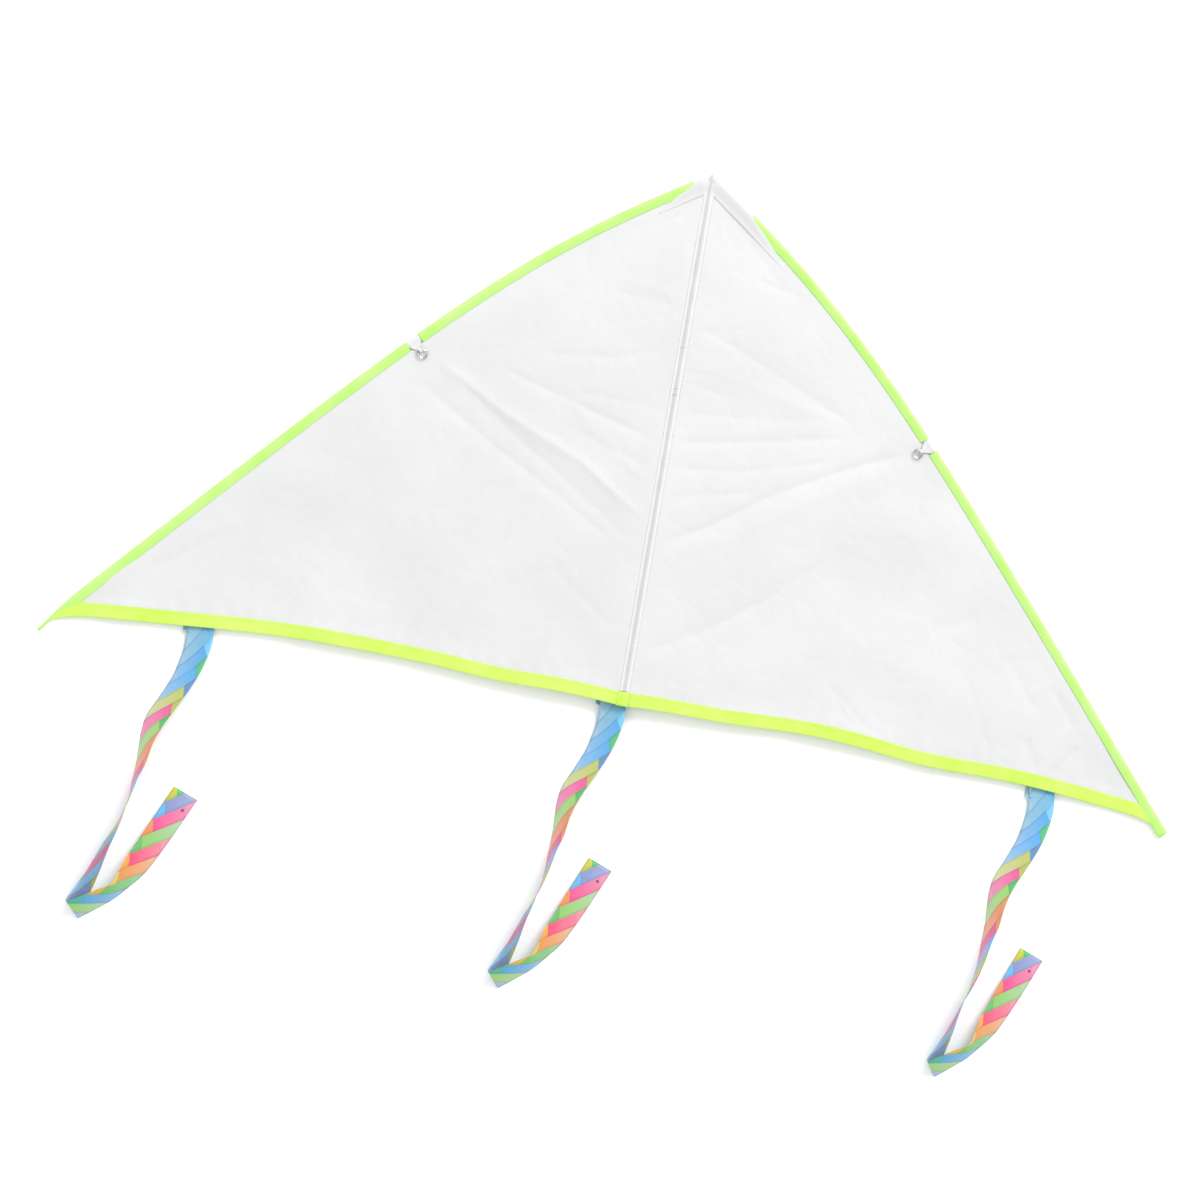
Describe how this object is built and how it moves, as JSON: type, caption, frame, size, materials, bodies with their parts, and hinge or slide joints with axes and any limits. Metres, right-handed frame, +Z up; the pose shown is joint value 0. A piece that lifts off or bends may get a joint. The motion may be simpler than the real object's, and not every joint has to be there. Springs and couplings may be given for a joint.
{
  "type": "delta kite",
  "caption": "Flat delta kite with a white cloth sail, bright taped edges, rods in sewn sleeves, a rear spreader and printed ribbon tails; its wings fold up about the spine.",
  "frame": {"origin": "on the underside of the centre connector, where the spreader crosses the spine, on the surface the kite lies on", "axes": "+X towards the right wing tip, +Y towards the nose, +Z up out of the sail's face"},
  "size_m": [1.0944, 0.8129, 0.0252],
  "materials": {
    "sail_cloth": "thin white woven polyester, slightly translucent, softly creased",
    "edge_tape": "fluorescent yellow-green woven binding tape, satin",
    "webbing": "pale grey-white ribbed webbing",
    "printed_ribbon": "satin ribbon with a printed many-coloured chevron braid",
    "fibreglass": "dark fibreglass rod",
    "black_plastic": "moulded black plastic",
    "black_vinyl": "soft black vinyl cap",
    "ring_steel": "bright plated steel wire",
    "snap_metal": "dark plated metal"
  },
  "bodies": {
    "root": {"spine_pocket": "sail_cloth", "trailing_tape_centre": "edge_tape", "spine_rod": "fibreglass", "spine_nose_cap": "black_vinyl", "spine_tail_cap": "black_vinyl", "centre_connector": "black_plastic", "spreader_rod": "fibreglass", "spreader_cap_left": "black_vinyl", "spreader_cap_right": "black_vinyl", "hem_snap_centre": "snap_metal"},
    "wing_left": {"sail_left": "sail_cloth", "nose_cap_left": "sail_cloth", "leading_tape_upper_left": "edge_tape", "leading_tape_lower_left": "edge_tape", "trailing_tape_left": "edge_tape", "leading_rod_left": "fibreglass", "leading_rod_nose_cap_left": "black_vinyl", "leading_rod_tip_cap_left": "black_vinyl", "webbing_tab_left": "webbing", "spreader_socket_left": "black_plastic", "hem_snap_left": "snap_metal"},
    "wing_right": {"sail_right": "sail_cloth", "nose_cap_right": "sail_cloth", "leading_tape_upper_right": "edge_tape", "leading_tape_lower_right": "edge_tape", "trailing_tape_right": "edge_tape", "leading_rod_right": "fibreglass", "leading_rod_nose_cap_right": "black_vinyl", "leading_rod_tip_cap_right": "black_vinyl", "webbing_tab_right": "webbing", "spreader_socket_right": "black_plastic", "hem_snap_right": "snap_metal"},
    "ring_left": {"ring_left": "ring_steel"},
    "ring_right": {"ring_right": "ring_steel"},
    "tail_left": {"tail_ribbon_left": "printed_ribbon", "tail_snap_left": "snap_metal", "tail_eyelet_left": "snap_metal"},
    "tail_centre": {"tail_ribbon_centre": "printed_ribbon", "tail_snap_centre": "snap_metal", "tail_eyelet_centre": "snap_metal"},
    "tail_right": {"tail_ribbon_right": "printed_ribbon", "tail_snap_right": "snap_metal", "tail_eyelet_right": "snap_metal"}
  },
  "joints": [
    {"name": "wing_fold_left", "type": "hinge", "parent": "root", "child": "wing_left", "pos_m": [-0.005, 0, 0.013], "axis": [0, 1, 0], "range_deg": [0, 80]},
    {"name": "wing_fold_right", "type": "hinge", "parent": "root", "child": "wing_right", "pos_m": [0.005, 0, 0.013], "axis": [0, -1, 0], "range_deg": [0, 80]},
    {"name": "tail_swing_left", "type": "hinge", "parent": "wing_left", "child": "tail_left", "pos_m": [-0.402, -0.30271, 0.0039], "axis": [0, 0, 1], "range_deg": [-20, 20]},
    {"name": "tail_swing_centre", "type": "hinge", "parent": "root", "child": "tail_centre", "pos_m": [0, -0.30015, 0.0067], "axis": [0, 0, 1], "range_deg": [-20, 20]},
    {"name": "tail_swing_right", "type": "hinge", "parent": "wing_right", "child": "tail_right", "pos_m": [0.418, -0.30327, 0.0039], "axis": [0, 0, 1], "range_deg": [-20, 20]},
    {"name": "ring_flip_left", "type": "hinge", "parent": "wing_left", "child": "ring_left", "pos_m": [-0.24712, -0.0098, 0.01131], "axis": [-0.685, -0.7284, -0.0114], "range_deg": [0, 100]},
    {"name": "ring_flip_right", "type": "hinge", "parent": "wing_right", "child": "ring_right", "pos_m": [0.24712, -0.0098, 0.01131], "axis": [-0.685, 0.7284, 0.0114], "range_deg": [0, 100]}
  ]
}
+--
- **What to do**
Every line above should be printed again exactly as it stands.

- **Solution**
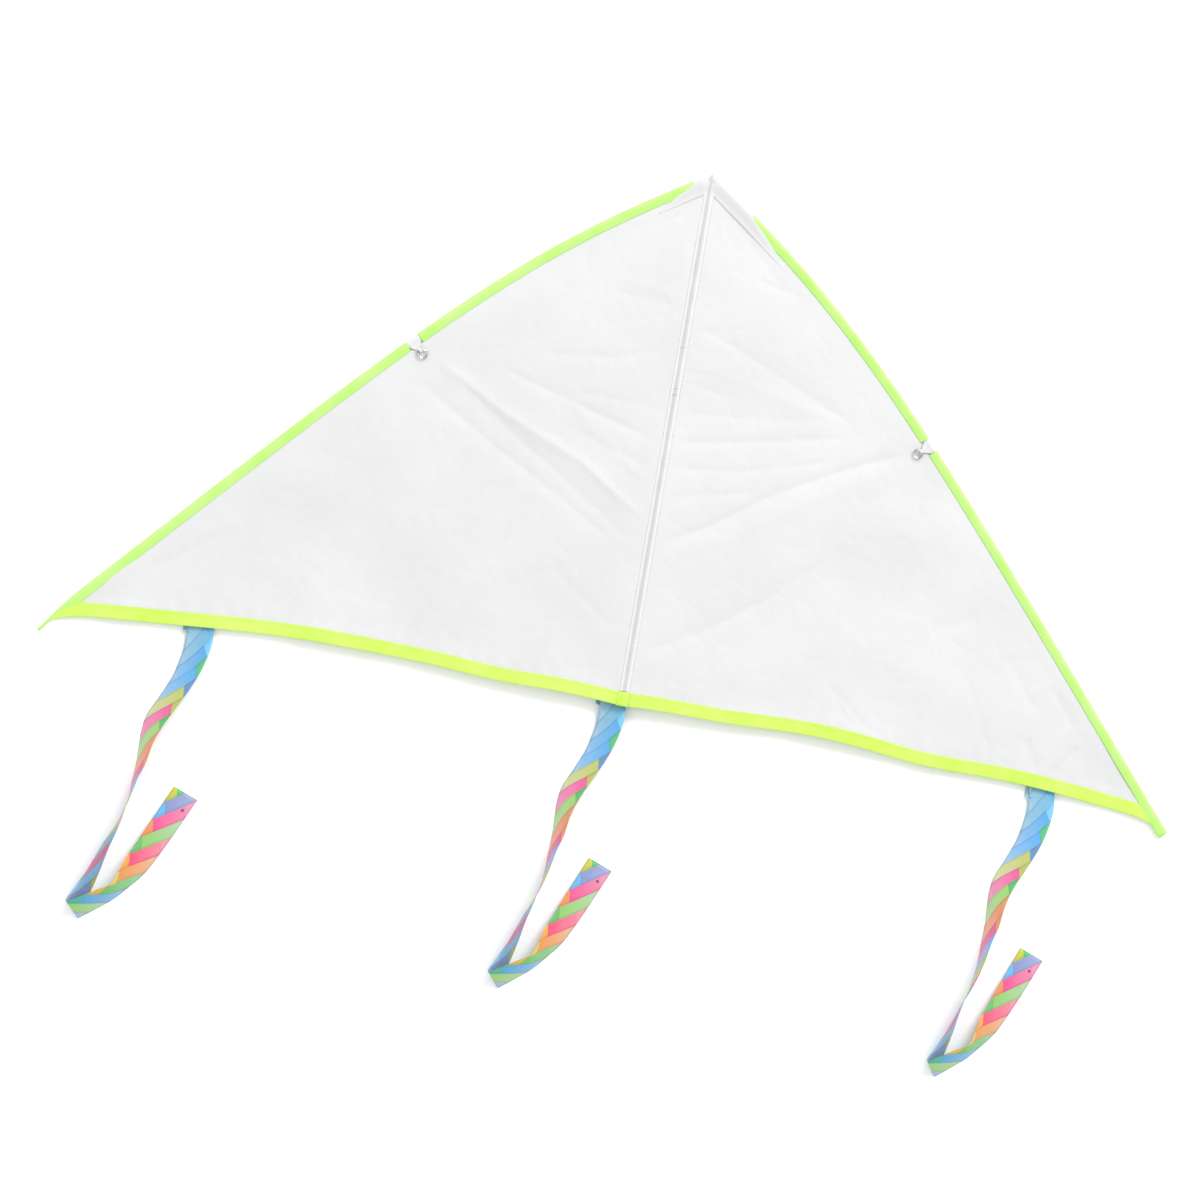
Describe how this object is built and how it moves, as JSON: type, caption, frame, size, materials, bodies with their parts, and hinge or slide joints with axes and any limits. Metres, right-handed frame, +Z up; the pose shown is joint value 0. A piece that lifts off or bends may get a joint. The motion may be simpler than the real object's, and not every joint has to be there. Springs and couplings may be given for a joint.
{
  "type": "delta kite",
  "caption": "Flat delta kite with a white cloth sail, bright taped edges, rods in sewn sleeves, a rear spreader and printed ribbon tails; its wings fold up about the spine.",
  "frame": {"origin": "on the underside of the centre connector, where the spreader crosses the spine, on the surface the kite lies on", "axes": "+X towards the right wing tip, +Y towards the nose, +Z up out of the sail's face"},
  "size_m": [1.0944, 0.8129, 0.0252],
  "materials": {
    "sail_cloth": "thin white woven polyester, slightly translucent, softly creased",
    "edge_tape": "fluorescent yellow-green woven binding tape, satin",
    "webbing": "pale grey-white ribbed webbing",
    "printed_ribbon": "satin ribbon with a printed many-coloured chevron braid",
    "fibreglass": "dark fibreglass rod",
    "black_plastic": "moulded black plastic",
    "black_vinyl": "soft black vinyl cap",
    "ring_steel": "bright plated steel wire",
    "snap_metal": "dark plated metal"
  },
  "bodies": {
    "root": {"spine_pocket": "sail_cloth", "trailing_tape_centre": "edge_tape", "spine_rod": "fibreglass", "spine_nose_cap": "black_vinyl", "spine_tail_cap": "black_vinyl", "centre_connector": "black_plastic", "spreader_rod": "fibreglass", "spreader_cap_left": "black_vinyl", "spreader_cap_right": "black_vinyl", "hem_snap_centre": "snap_metal"},
    "wing_left": {"sail_left": "sail_cloth", "nose_cap_left": "sail_cloth", "leading_tape_upper_left": "edge_tape", "leading_tape_lower_left": "edge_tape", "trailing_tape_left": "edge_tape", "leading_rod_left": "fibreglass", "leading_rod_nose_cap_left": "black_vinyl", "leading_rod_tip_cap_left": "black_vinyl", "webbing_tab_left": "webbing", "spreader_socket_left": "black_plastic", "hem_snap_left": "snap_metal"},
    "wing_right": {"sail_right": "sail_cloth", "nose_cap_right": "sail_cloth", "leading_tape_upper_right": "edge_tape", "leading_tape_lower_right": "edge_tape", "trailing_tape_right": "edge_tape", "leading_rod_right": "fibreglass", "leading_rod_nose_cap_right": "black_vinyl", "leading_rod_tip_cap_right": "black_vinyl", "webbing_tab_right": "webbing", "spreader_socket_right": "black_plastic", "hem_snap_right": "snap_metal"},
    "ring_left": {"ring_left": "ring_steel"},
    "ring_right": {"ring_right": "ring_steel"},
    "tail_left": {"tail_ribbon_left": "printed_ribbon", "tail_snap_left": "snap_metal", "tail_eyelet_left": "snap_metal"},
    "tail_centre": {"tail_ribbon_centre": "printed_ribbon", "tail_snap_centre": "snap_metal", "tail_eyelet_centre": "snap_metal"},
    "tail_right": {"tail_ribbon_right": "printed_ribbon", "tail_snap_right": "snap_metal", "tail_eyelet_right": "snap_metal"}
  },
  "joints": [
    {"name": "wing_fold_left", "type": "hinge", "parent": "root", "child": "wing_left", "pos_m": [-0.005, 0, 0.013], "axis": [0, 1, 0], "range_deg": [0, 80]},
    {"name": "wing_fold_right", "type": "hinge", "parent": "root", "child": "wing_right", "pos_m": [0.005, 0, 0.013], "axis": [0, -1, 0], "range_deg": [0, 80]},
    {"name": "tail_swing_left", "type": "hinge", "parent": "wing_left", "child": "tail_left", "pos_m": [-0.402, -0.30271, 0.0039], "axis": [0, 0, 1], "range_deg": [-20, 20]},
    {"name": "tail_swing_centre", "type": "hinge", "parent": "root", "child": "tail_centre", "pos_m": [0, -0.30015, 0.0067], "axis": [0, 0, 1], "range_deg": [-20, 20]},
    {"name": "tail_swing_right", "type": "hinge", "parent": "wing_right", "child": "tail_right", "pos_m": [0.418, -0.30327, 0.0039], "axis": [0, 0, 1], "range_deg": [-20, 20]},
    {"name": "ring_flip_left", "type": "hinge", "parent": "wing_left", "child": "ring_left", "pos_m": [-0.24712, -0.0098, 0.01131], "axis": [-0.685, -0.7284, -0.0114], "range_deg": [0, 100]},
    {"name": "ring_flip_right", "type": "hinge", "parent": "wing_right", "child": "ring_right", "pos_m": [0.24712, -0.0098, 0.01131], "axis": [-0.685, 0.7284, 0.0114], "range_deg": [0, 100]}
  ]
}